Problem
Quote all of the data below exactly, please.
[start of Given information]
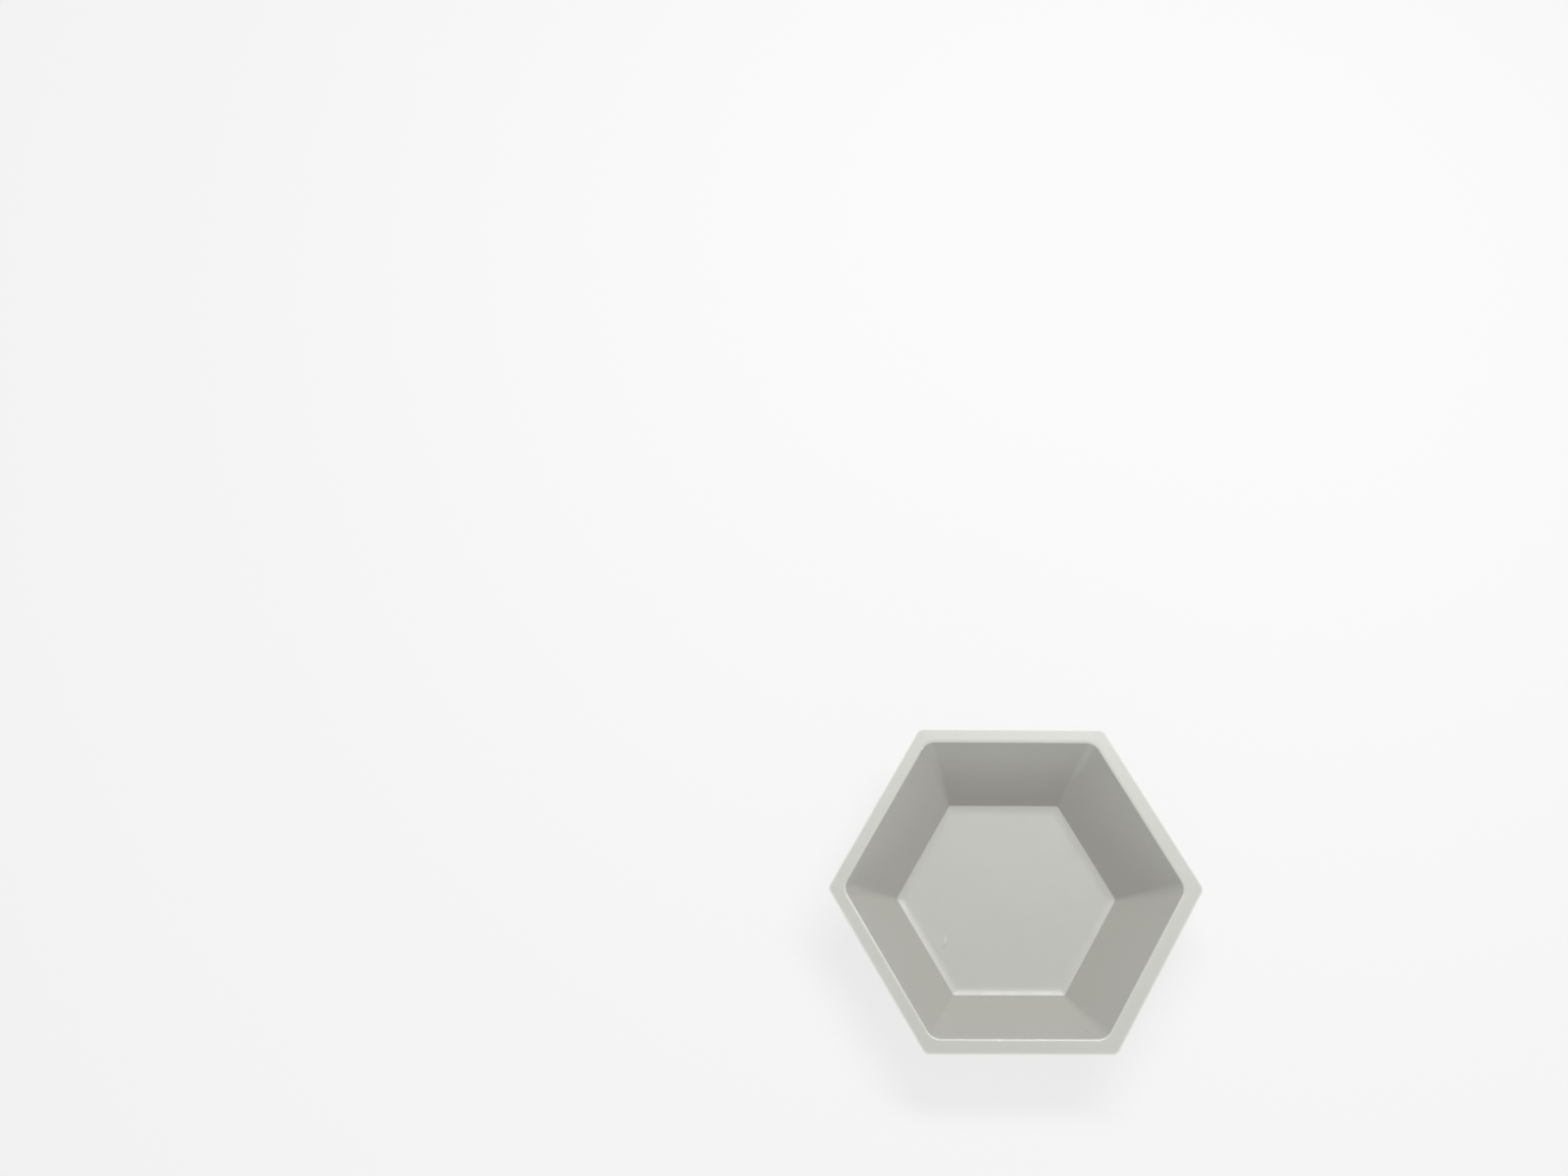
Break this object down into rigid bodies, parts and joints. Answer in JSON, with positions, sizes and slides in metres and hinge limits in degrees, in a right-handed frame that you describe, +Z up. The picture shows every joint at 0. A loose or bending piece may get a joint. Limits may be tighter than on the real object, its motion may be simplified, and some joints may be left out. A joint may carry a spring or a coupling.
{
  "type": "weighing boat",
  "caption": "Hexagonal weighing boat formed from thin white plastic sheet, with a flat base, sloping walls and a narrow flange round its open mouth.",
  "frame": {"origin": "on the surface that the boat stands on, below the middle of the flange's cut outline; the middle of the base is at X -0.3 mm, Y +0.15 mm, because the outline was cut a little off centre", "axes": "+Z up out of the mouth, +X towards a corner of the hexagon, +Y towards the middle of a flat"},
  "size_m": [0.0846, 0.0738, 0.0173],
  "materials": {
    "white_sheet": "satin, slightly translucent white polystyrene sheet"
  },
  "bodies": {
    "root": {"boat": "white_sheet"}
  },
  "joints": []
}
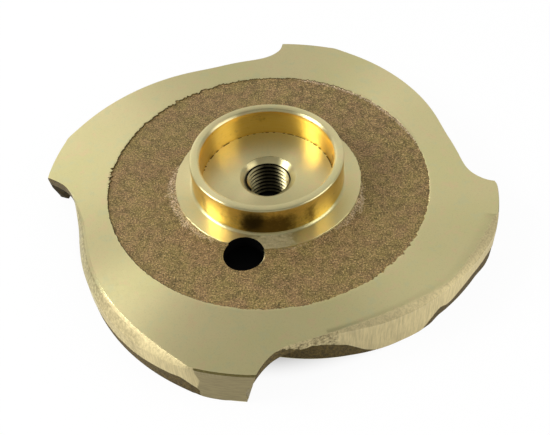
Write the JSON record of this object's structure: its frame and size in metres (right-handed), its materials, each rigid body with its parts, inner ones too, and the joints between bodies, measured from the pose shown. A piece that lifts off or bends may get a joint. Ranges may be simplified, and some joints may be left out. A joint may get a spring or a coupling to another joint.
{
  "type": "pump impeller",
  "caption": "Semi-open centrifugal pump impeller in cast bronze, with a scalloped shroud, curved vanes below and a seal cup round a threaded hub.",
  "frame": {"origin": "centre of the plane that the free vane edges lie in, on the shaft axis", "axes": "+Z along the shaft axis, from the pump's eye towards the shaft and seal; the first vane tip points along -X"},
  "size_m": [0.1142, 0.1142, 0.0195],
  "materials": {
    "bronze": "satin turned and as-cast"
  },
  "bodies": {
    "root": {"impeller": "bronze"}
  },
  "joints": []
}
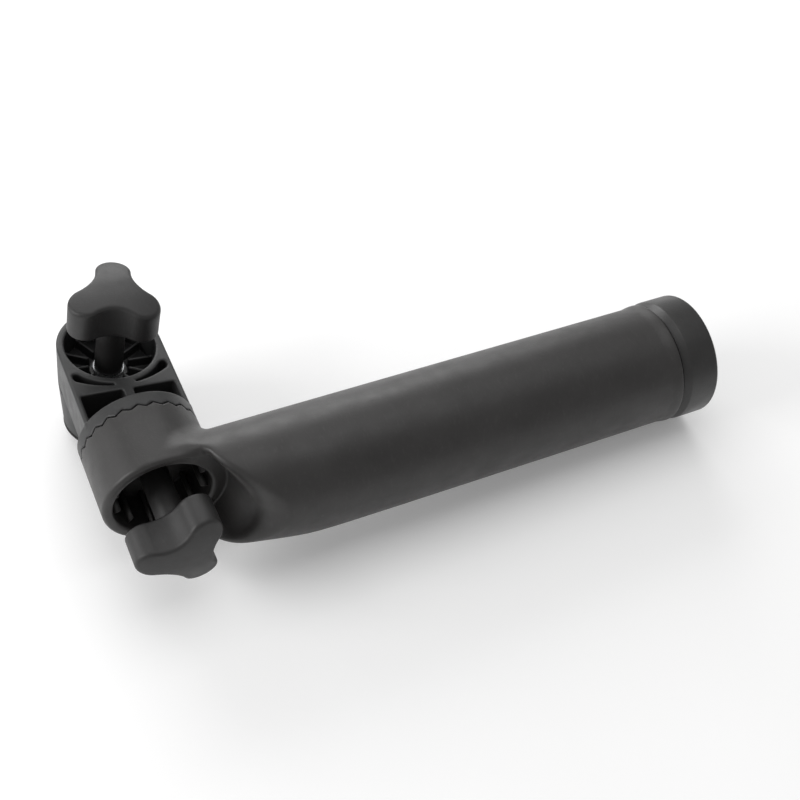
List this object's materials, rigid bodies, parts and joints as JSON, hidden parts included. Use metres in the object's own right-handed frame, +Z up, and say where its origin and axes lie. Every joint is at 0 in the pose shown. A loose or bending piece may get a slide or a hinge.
[end of Given information]
Problem solution
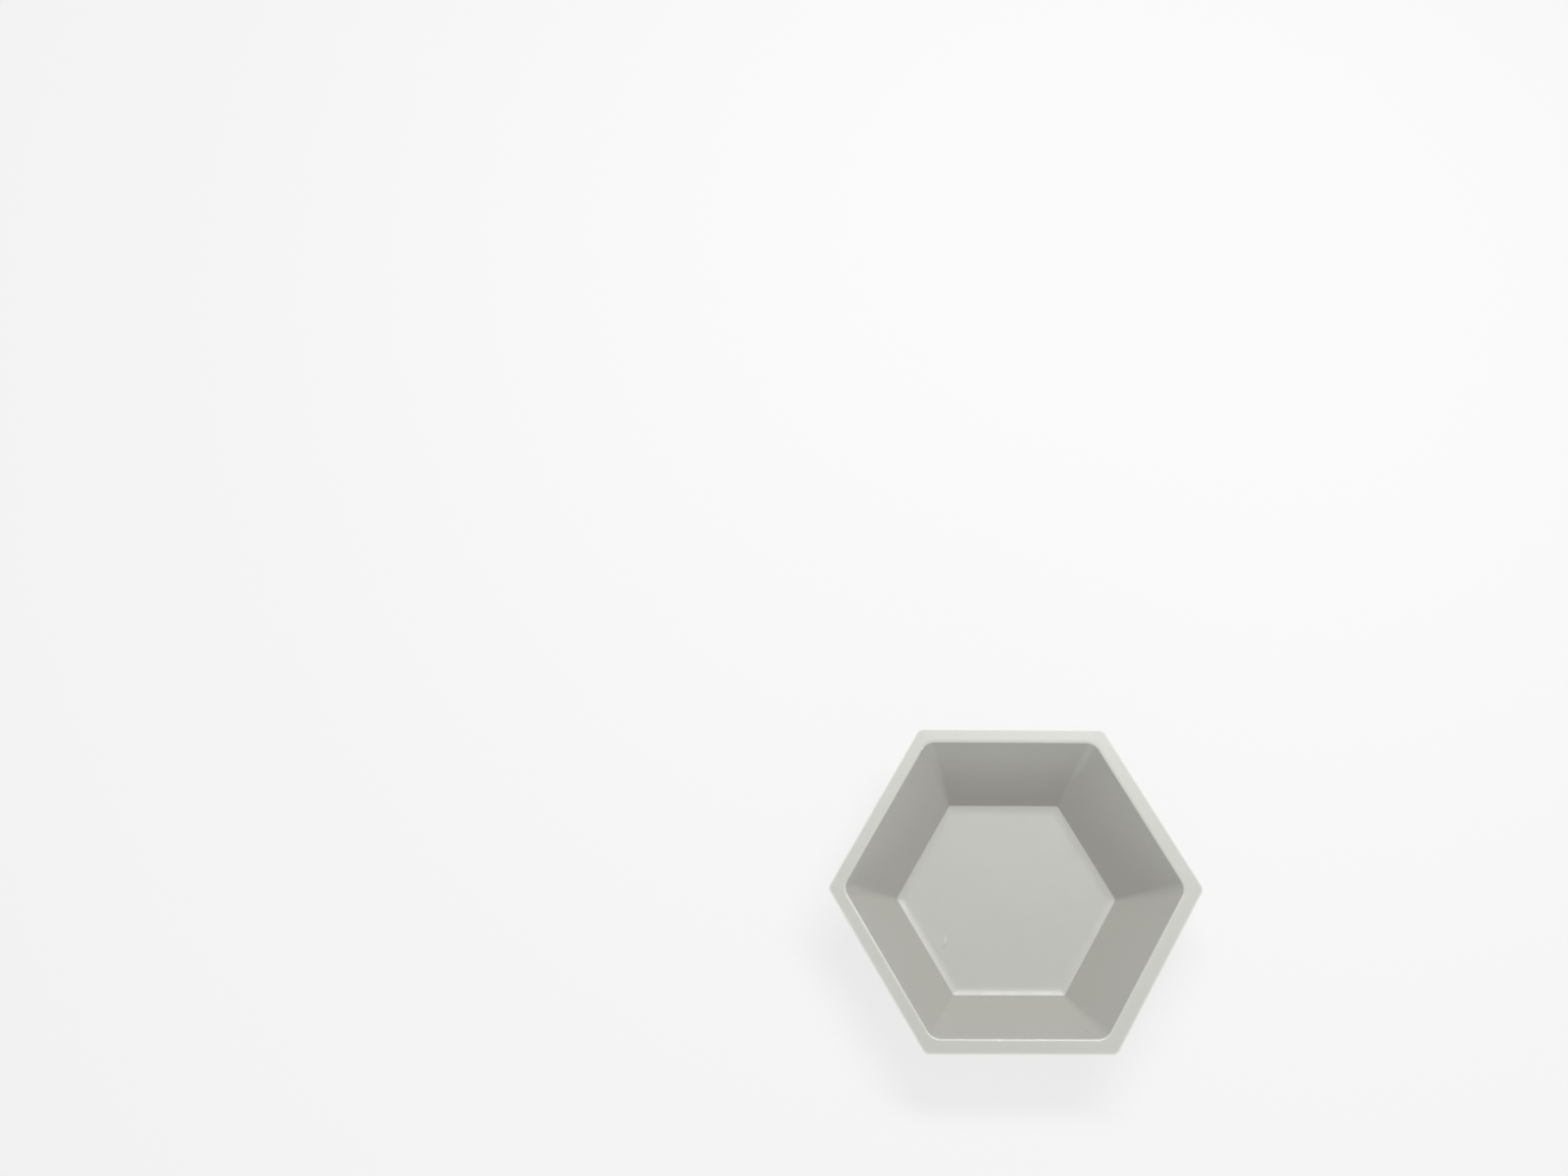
Break this object down into rigid bodies, parts and joints. Answer in JSON, with positions, sizes and slides in metres and hinge limits in degrees, in a right-handed frame that you describe, +Z up. The picture shows every joint at 0. A loose or bending piece may get a joint. Limits may be tighter than on the real object, its motion may be simplified, and some joints may be left out. A joint may carry a spring or a coupling.
{
  "type": "weighing boat",
  "caption": "Hexagonal weighing boat formed from thin white plastic sheet, with a flat base, sloping walls and a narrow flange round its open mouth.",
  "frame": {"origin": "on the surface that the boat stands on, below the middle of the flange's cut outline; the middle of the base is at X -0.3 mm, Y +0.15 mm, because the outline was cut a little off centre", "axes": "+Z up out of the mouth, +X towards a corner of the hexagon, +Y towards the middle of a flat"},
  "size_m": [0.0846, 0.0738, 0.0173],
  "materials": {
    "white_sheet": "satin, slightly translucent white polystyrene sheet"
  },
  "bodies": {
    "root": {"boat": "white_sheet"}
  },
  "joints": []
}
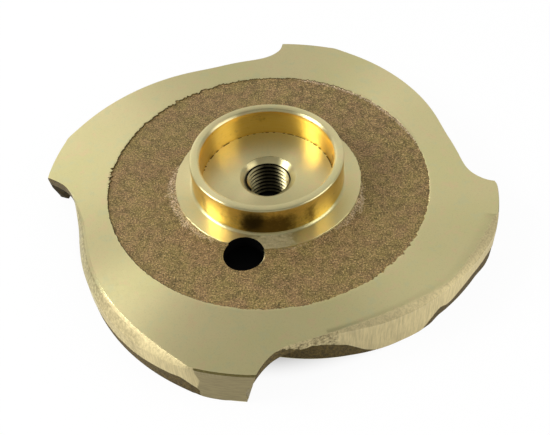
Write the JSON record of this object's structure: its frame and size in metres (right-handed), its materials, each rigid body with its parts, inner ones too, and the joints between bodies, measured from the pose shown. A piece that lifts off or bends may get a joint. Ranges may be simplified, and some joints may be left out. A joint may get a spring or a coupling to another joint.
{
  "type": "pump impeller",
  "caption": "Semi-open centrifugal pump impeller in cast bronze, with a scalloped shroud, curved vanes below and a seal cup round a threaded hub.",
  "frame": {"origin": "centre of the plane that the free vane edges lie in, on the shaft axis", "axes": "+Z along the shaft axis, from the pump's eye towards the shaft and seal; the first vane tip points along -X"},
  "size_m": [0.1142, 0.1142, 0.0195],
  "materials": {
    "bronze": "satin turned and as-cast"
  },
  "bodies": {
    "root": {"impeller": "bronze"}
  },
  "joints": []
}
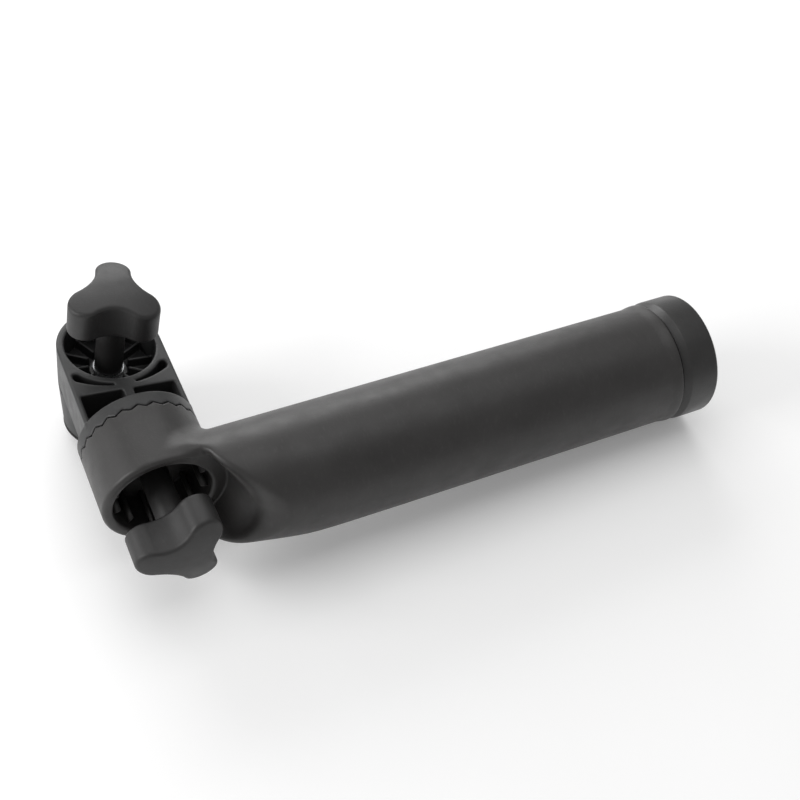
List this object's materials, rigid bodies, parts and joints as JSON, hidden parts included. Use metres in the object's own right-handed frame, +Z up, and say where its origin and axes lie. Every joint is at 0 in the pose shown. A loose or bending piece may get a slide or a hinge.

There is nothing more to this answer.